If you explain what you're trying to acheive and the performance critria, there are many people here that will help develop a suitable solution, because if you have to ask about system limits, you really are doing something wrong.
Even if you're able to stop your application from having memory paged out to disk, you'll still run into the problem that the VMM might be paging out other programs to disk and that might potentially affect your performance as well. Not to mention that another application might start up and consume memory that you're currently occupying and thus resulting in some of your applications memory being paged out. How are you planning to deal with that?
There is a way to use non-pageable memory via the non-paged pool but (a) this pool is comparatively small and (b) it's used by device drivers and might only be usable from inside the kernel.
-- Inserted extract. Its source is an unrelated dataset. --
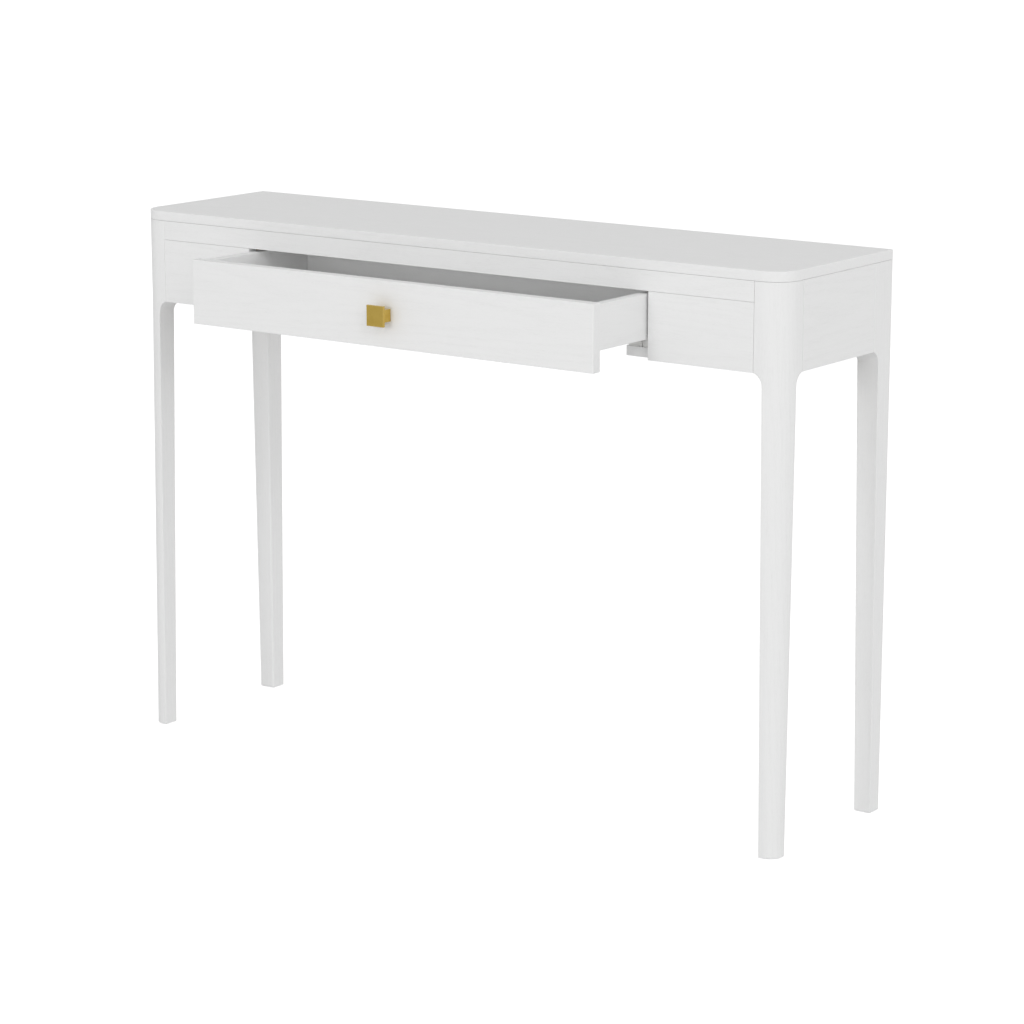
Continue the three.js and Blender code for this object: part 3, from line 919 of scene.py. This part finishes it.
def makeCornerBlocks():
    for end, signY in ends:
        for side, signX in sides:
            corner = f"{end}_{side}"
            low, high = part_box("corner_block_" + corner)
            outer = Vector((high.x if signX > 0 else low.x, high.y if signY > 0 else low.y))
            inner = Vector((low.x if signX > 0 else high.x, low.y if signY > 0 else high.y))
            run = cornerBlock["depth"] * math.sqrt(2)
            onSide = [Vector((outer.x, inner.y + signY * run)), Vector((outer.x, inner.y))]
            onPanel = [Vector((inner.x, outer.y)), Vector((inner.x + signX * run, outer.y))]
            corners = onSide + onPanel
            paths = [[a, b] for a, b in zip(corners, corners[1:] + corners[:1])]
            outline, columns = easedOutline(paths, [cornerBlock["ease"]] * 4, [2] * 4)
            block = makeObject("sawn_corner_block_" + corner, prism(
                outline, low.z, high.z, cornerBlock["ease"], 0.4 * mm, columns))
            carve(block, [boltBore(corner, signX, signY), screwBore("top_screw", "top_screw_" + corner)])
            settle(block, "wood", "desk", ["corner_block_" + corner], grain="x")
    print("corner blocks done")


# drawer

drawer = {"frontEase": 1.0 * mm, "sideEase": 1.0 * mm, "bottomEase": 0.3 * mm, "grooveGap": 0.3 * mm}
knob = {
    "plateEase": 0.7 * mm,
    "stemEase": 0.5 * mm,
    "screwRadius": 2 * mm,
    "screwPitch": 0.7 * mm,
    "screwThread": 0.18,  # depth in radii
    "screwHead": 4.5 * mm,
    "screwHeadHeight": 2.4 * mm,
    "screwHeadRound": 0.75,  # part of the head's height that is domed
}


# Place of a turned part that looks towards the front.
def facingFront(x, y, z):
    return Matrix.Translation((x, y, z)) @ Matrix.Rotation(math.pi / 2, 4, "X")


def makeDrawer():
    size = drawer
    gap = size["grooveGap"]
    bottomLow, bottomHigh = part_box("drawer_bottom")
    frontLow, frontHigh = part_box("drawer_front")
    groove = [Vector((bottomLow.x - gap, bottomLow.y - gap, bottomLow.z - gap)),
              Vector((bottomHigh.x + gap, bottomHigh.y + 2 * mm, bottomHigh.z + gap))]

    front = makeObject("drawer_front_board", easedBoard(frontLow, frontHigh, size["frontEase"], 4))
    screwLow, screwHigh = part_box("knob_screw")
    screwMiddle = (screwLow + screwHigh) / 2
    away = facingFront(screwMiddle.x, frontHigh.y, screwMiddle.z)
    hole = knob["screwRadius"] + boreGap
    bore = boreTool(away, [(-2 * mm, hole), (frontHigh.y - frontLow.y + 2 * mm, hole)])
    carve(front, [bore, slotTool(*groove)])
    settle(front, "paint", "drawer", ["drawer_front"], grain="x")

    for side, sign in sides:
        node = "drawer_side_" + side
        board = makeObject(node + "_board", easedBoard(*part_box(node), size["sideEase"]))
        carve(board, [slotTool(*groove)])
        settle(board, "paint", "drawer", [node], grain="y")

    back = makeObject("drawer_back_board", easedBoard(*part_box("drawer_back"), size["sideEase"]))
    settle(back, "paint", "drawer", ["drawer_back"], grain="x")
    panel = makeObject("drawer_bottom_panel", easedBoard(bottomLow, bottomHigh, size["bottomEase"], 2))
    floorScrews = [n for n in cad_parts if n.startswith("floor_screw")]
    carve(panel, [screwBore("floor_screw", n) for n in floorScrews])
    settle(panel, "paint", "drawer", ["drawer_bottom"], grain="x")
    print("drawer done")


def makeKnob():
    size = knob
    plate = makeObject("brass_knob_plate", easedBoard(*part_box("knob_plate"), size["plateEase"], 4))
    settle(plate, "brass", "drawer", ["knob_plate"])
    stemLow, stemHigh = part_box("knob_stem")
    stem = makeObject("brass_knob_stem", easedBoard(stemLow, stemHigh, size["stemEase"], 4))
    middle = (stemLow + stemHigh) / 2
    low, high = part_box("knob_screw")
    away = facingFront(middle.x, stemHigh.y, middle.z)
    hole = size["screwRadius"] + boreGap
    carve(stem, [boreTool(away, [(-1 * mm, hole), (stemHigh.y - low.y + boreGap, hole)])])
    settle(stem, "brass", "drawer", ["knob_stem"])

    radius, head, rise = size["screwRadius"], size["screwHead"], size["screwHeadHeight"]
    domed = size["screwHeadRound"]
    dome = [(rise - rise * math.cos(a) * domed - (1 - domed) * rise, head * math.sin(a) ** 0.7)
            for a in (math.pi / 2 * i / 6 for i in range(1, 7))]
    rows = [*dome, (rise - 0.2 * mm, head), (rise, head - 0.2 * mm), (rise + 0.01 * mm, radius)]
    depth = radius * size["screwThread"]
    rows += threadRows(rise + 0.5 * mm, high.y - low.y, radius, depth, size["screwPitch"])
    screw = makeObject("pan_head_knob_screw", turnedMesh(rows))
    carve(screw, crossTools(head * 0.9))
    screw.matrix_world = facingFront((low.x + high.x) / 2, high.y, (low.z + high.z) / 2)
    settle(screw, "zinc", "drawer", ["knob_screw"], sharp=35)
    print("knob done")


# undermount slides: rolled channels, with the middle section on rollers

slide = {
    "gauge": 1.5 * mm,
    "lip": 6 * mm,
    "bend": 1.4 * mm,
    "flange": 18 * mm,
    "web": 7 * mm,
    "lower": 2 * mm,
    "upper": 2.4 * mm,
    "fillet": 0.7 * mm,
    "holes": (0.08, 0.35, 0.65, 0.92),  # parts of the length
    "holeRadius": 2.4 * mm,
    "slotLength": 12 * mm,
}
roller = {
    "radius": 3.1 * mm,
    "length": 13 * mm,
    "chamfer": 0.5 * mm,
    "pin": 1 * mm,
    "groove": 0.3 * mm,
    "play": 0.1 * mm,
    "fromRear": (9 * mm, 52 * mm, 95 * mm),
}
frontStop = {"depth": 11 * mm, "play": 0.4 * mm, "ease": 0.6 * mm}
glideBlock = {"depth": 22 * mm, "play": 0.8 * mm, "ease": 0.9 * mm}


# Outline of a strip of an even gauge round a chain of points, its bends rounded.
def stripOutline(chain, gauge, bend, steps=5):
    line = [chain[0]]
    for before, point, after in zip(chain, chain[1:], chain[2:]):
        a = point + (before - point).normalized() * bend
        b = point + (after - point).normalized() * bend
        for i in range(steps + 1):
            t = i / steps
            line.append(a.lerp(point, t).lerp(point.lerp(b, t), t))
    line.append(chain[-1])
    left, right = [], []
    for i, point in enumerate(line):
        ahead = line[min(i + 1, len(line) - 1)] - line[max(i - 1, 0)]
        normal = Vector((-ahead.y, ahead.x)).normalized() * gauge / 2
        left.append(point + normal)
        right.append(point - normal)
    return left + right[::-1]


def alongY(outline, low, high):
    return skin([[(p.x, low, p.y) for p in outline], [(p.x, high, p.y) for p in outline]])


def channelMesh(node, isInverted):
    low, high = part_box(node)
    half, gauge = (high.x - low.x) / 2, slide["gauge"]
    middle = (low.x + high.x) / 2
    wall, mouth = half - gauge / 2, half - slide["lip"]
    floorZ, lipZ = low.z + gauge / 2, high.z - gauge / 2
    if isInverted:
        floorZ, lipZ = lipZ, floorZ
    chain = [Vector((middle + x, z)) for x, z in (
        (-mouth, lipZ), (-wall, lipZ), (-wall, floorZ), (wall, floorZ), (wall, lipZ), (mouth, lipZ))]
    return alongY(stripOutline(chain, gauge, slide["bend"]), low.y, high.y)


# Round holes and slots along the middle of a channel's floor.
def punchTools(node, z):
    low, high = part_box(node)
    middle, radius = (low.x + high.x) / 2, slide["holeRadius"]
    tools = []
    for part in slide["holes"]:
        y = low.y + (high.y - low.y) * part
        place = Matrix.Translation((middle, y, z - 3 * mm))
        tools.append(boreTool(place, [(0, radius), (6 * mm, radius)]))
    y = (low.y + high.y) / 2
    half = slide["slotLength"] / 2
    tools.append(slotTool((middle - radius * 0.8, y - half, z - 3 * mm),
                          (middle + radius * 0.8, y + half, z + 3 * mm)))
    return tools


# Stop in the mouth of a base section, and the block beside it that the drawer's side glides over.
def makeFrontStops(side, sign):
    low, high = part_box("slide_base_" + side)
    size, gauge = frontStop, slide["gauge"]
    play = size["play"]
    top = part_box("slide_middle_" + side)[0].z - play
    stopLow = (low.x + gauge + play, low.y, low.z + gauge)
    stopHigh = (high.x - gauge - play, low.y + size["depth"], top)
    stop = makeObject("slide_front_stop_" + side, easedBoard(stopLow, stopHigh, size["ease"]))
    settle(stop, "coat", "desk", [])

    size = glideBlock
    play = size["play"]
    wallLow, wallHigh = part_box("divider_" + side)
    edges = sorted(((high.x if sign > 0 else low.x) + sign * play,
                    (wallLow.x if sign > 0 else wallHigh.x) - sign * play))
    blockLow = (edges[0], low.y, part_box("runner_board_" + side)[1].z)
    blockHigh = (edges[1], low.y + size["depth"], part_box("drawer_side_" + side)[0].z - play)
    block = makeObject("drawer_glide_block_" + side, easedBoard(blockLow, blockHigh, size["ease"]))
    settle(block, "coat", "desk", [])


# Screwed channel, open side up for a base section and down for a top section.
def makeChannel(node, isInverted, kind, body):
    low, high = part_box(node)
    channel = makeObject("rolled_" + node, channelMesh(node, isInverted))
    side = node.rsplit("_", 1)[1]
    bores = [screwBore(kind, f"{kind}_{end}_{side}") for end, unused in ends]
    carve(channel, punchTools(node, high.z if isInverted else low.z) + bores)
    settle(channel, "coat", body, [node], sharp=40)


def makeMiddleSection(node):
    size = slide
    low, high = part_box(node)
    middle, flange, web = (low.x + high.x) / 2, size["flange"] / 2, size["web"] / 2
    lowTop, highBottom = low.z + size["lower"], high.z - size["upper"]
    corners = [Vector((middle + x, z)) for x, z in (
        (-flange, low.z), (flange, low.z), (flange, lowTop), (web, lowTop), (web, highBottom),
        (flange, highBottom), (flange, high.z), (-flange, high.z), (-flange, highBottom),
        (-web, highBottom), (-web, lowTop), (-flange, lowTop))]
    paths = [[a, b] for a, b in zip(corners, corners[1:] + corners[:1])]
    outline, unused = easedOutline(paths, [size["fillet"]] * 12, [1] * 12, 3)
    section = makeObject("rolled_" + node, alongY(outline, low.y, high.y))
    settle(section, "coat", node, [node], sharp=40)


# Rollers under a middle section, which run on the floor of the base section.
def makeRollers(side):
    size = roller
    node = "slide_middle_" + side
    low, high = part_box(node)
    half, chamfer, radius, pin = size["length"] / 2, size["chamfer"], size["radius"], size["pin"]
    grooved = radius - size["groove"]
    rows = [(-half - 1.2 * mm, pin * 0.8), (-half - 1 * mm, pin), (-half - 0.02 * mm, pin),
            (-half, radius - chamfer), (-half + chamfer, radius), (-0.8 * mm, radius),
            (-0.4 * mm, grooved), (0.4 * mm, grooved), (0.8 * mm, radius),
            (half - chamfer, radius), (half, radius - chamfer), (half + 0.02 * mm, pin),
            (half + 1 * mm, pin), (half + 1.2 * mm, pin * 0.8)]
    for i, back in enumerate(size["fromRear"]):
        wheel = makeObject(f"slide_roller_{i + 1}_{side}", turnedMesh(rows))
        place = ((low.x + high.x) / 2, high.y - back, low.z - radius - size["play"])
        wheel.matrix_world = Matrix.Translation(place) @ Matrix.Rotation(math.pi / 2, 4, "Y")
        settle(wheel, "zinc", node, [], sharp=30)


def makeSlides():
    for side, sign in sides:
        makeChannel("slide_base_" + side, False, "slide_screw", "desk")
        makeFrontStops(side, sign)
        makeChannel("slide_top_" + side, True, "floor_screw", "drawer")
        makeMiddleSection("slide_middle_" + side)
        makeRollers(side)
    print("slides done")


# studio: white floor, a sky that is brighter low down and to the right, and two soft lamps in front

studio = {
    "skyTop": 0.53,
    "skyRise": 0.53,  # added on the way down to the horizon
    "skyRight": 0.20,  # added to the right, taken off on the left
    "background": 1.0,
    "floorColour": (0.81, 0.81, 0.81, 1),
    "floorLift": 0.55,
    "floorSize": 300,
    "lampDistance": 5.0,
    "lamps": {
        "high lamp": {"from": (0.68, -0.53, 0.50), "size": 0.8, "power": 14},
        "low lamp": {"from": (0, -0.97, 0.235), "size": 0.8, "power": 26},
    },
}


def makeStudio():
    size = studio
    half = size["floorSize"] / 2
    mesh = bmesh.new()
    bmesh.ops.create_grid(mesh, x_segments=4, y_segments=4, size=half)
    floor = makeObject("floor", mesh)
    floor.location.z = -0.0005
    material, tree, shader = newMaterial("white floor", Base_Color=size["floorColour"], Roughness=0.9,
                                         Specular_IOR_Level=0.0, Emission_Strength=1.0)
    isSeen = addNode(tree, "LightPath").outputs["Is Camera Ray"]
    plug(tree, shader, Emission_Color=calc(tree, "MULTIPLY", isSeen, size["floorLift"]))
    floor.data.materials.append(material)

    world = bpy.data.worlds.new("low bright sky")
    world.use_nodes = True
    tree = world.node_tree
    towards = addNode(tree, "TexCoord").outputs["Generated"]
    towards = addNode(tree, "SeparateXYZ", {0: towards}).outputs
    sky = remap(tree, towards["Z"], 0, 1, size["skyTop"] + size["skyRise"], size["skyTop"])
    sky = calc(tree, "MULTIPLY_ADD", towards["X"], size["skyRight"], sky)
    isSeen = addNode(tree, "LightPath").outputs["Is Camera Ray"]
    strength = remap(tree, isSeen, 0, 1, sky, size["background"])
    tree.links.new(strength, tree.nodes["Background"].inputs["Strength"])
    tree.nodes["Background"].inputs["Color"].default_value = (1, 1, 1, 1)
    scene.world = world

    target = (cadBox[0] + cadBox[1]) / 2
    for name, look in size["lamps"].items():
        data = bpy.data.lights.new(name, "AREA")
        data.energy = look["power"]
        data.size = look["size"]
        lamp = bpy.data.objects.new(name, data)
        away = Vector(look["from"]).normalized()
        lamp.location = target + away * size["lampDistance"]
        lamp.rotation_euler = away.to_track_quat("Z", "Y").to_euler()
        scene.collection.objects.link(lamp)
    scene.view_settings.view_transform = "Standard"
    print("studio done")


makeCamera()
makeTabletop()
makeBoards()
makeLegs()
makeCornerBlocks()
makeBoltsAndNuts()
makeScrews()
makeDrawer()
makeKnob()
makeSlides()
makeStudio()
It's also not really recommended to use large chunks of it unless you want to make sure your system isn't that stable.
You might want to revisit the design of your application and try to work around the possibility of having memory paged to disk before you either try to write your own VMM or turn a Windows machine into essentially a DOS box with more memory.
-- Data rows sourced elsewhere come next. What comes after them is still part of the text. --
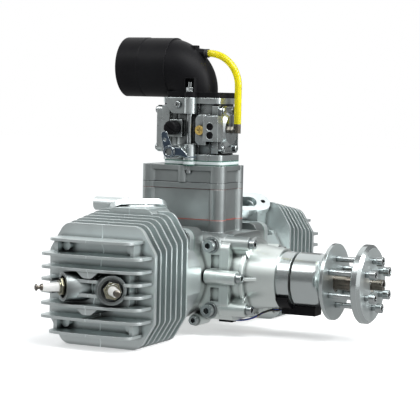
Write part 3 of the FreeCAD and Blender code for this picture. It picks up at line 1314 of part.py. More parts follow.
def carburettor_body():
    base, top = CARB_BOTTOM_Z, CARB_TOP_Z
    parts = [carb_plate(base, base + CARB_FLANGE)]
    parts.append(carb_plate(top - CARB_FLANGE, top, CARB_FRONT_Y - 2, CARB_BACK_Y - 1))
    half_y = (CARB_BACK_Y - CARB_FRONT_Y) / 2
    parts.append(plate("z", base, top, rectangle(0, CARB_FRONT_Y + half_y, 18.5, half_y), 3.0))
    parts.append(rod((0, ENGINE_Y, base), (0, ENGINE_Y, top), 22.0))
    parts.append(box((-CARB_HALF_X, CARB_HALF_X), (CARB_FRONT_Y, CARB_FRONT_Y + 7), COVER_Z))
    parts.append(box((-CARB_HALF_X, CARB_HALF_X), (CARB_BACK_Y - 9, CARB_BACK_Y), COVER_Z))
    for x, y in CARB_STUDS:
        for low, high in ((base, base + STUD_LOBE_HEIGHT), (top - STUD_LOBE_HEIGHT, top)):
            parts.append(rod((x, y, low), (x, y, high), STUD_LOBE_R))
            parts.append(box((min(0, x), max(0, x)), (y - STUD_LOBE_R, y + STUD_LOBE_R), (low, high)))
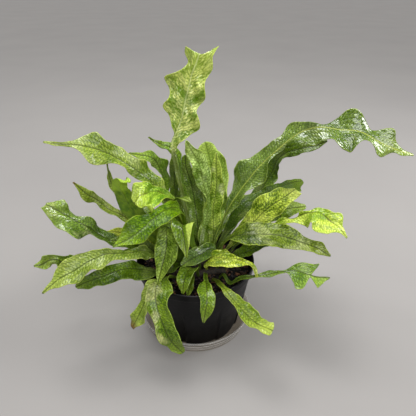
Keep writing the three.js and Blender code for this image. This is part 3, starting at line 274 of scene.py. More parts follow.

The standard solution is to not worry about "virtual" and worry about "dynamic".
The "virtual" part of virtual memory has to be looked at as a hardware function that you can only defeat by writing your own OS.
The dynamic allocation of objects, however, is simply your application program's design.
Statically allocate simple arrays of the objects you'll need. Use those arrays of objects. Increase and decrease the size of those statically allocated arrays until you have performance problems.
Ouch. Non-paged pool (the amount of RAM which cannot be swapped or allocated to processes) is typically 256 MB. That's 12.5% of RAM on a 2GB machine. If another 90% of physical RAM would be allocated to a process, that leaves either -2,5% for all other applications, services, the kernel and drivers. Even if you'd allocate only 85% for your app, that would still leave only 2,5% = 51 MB.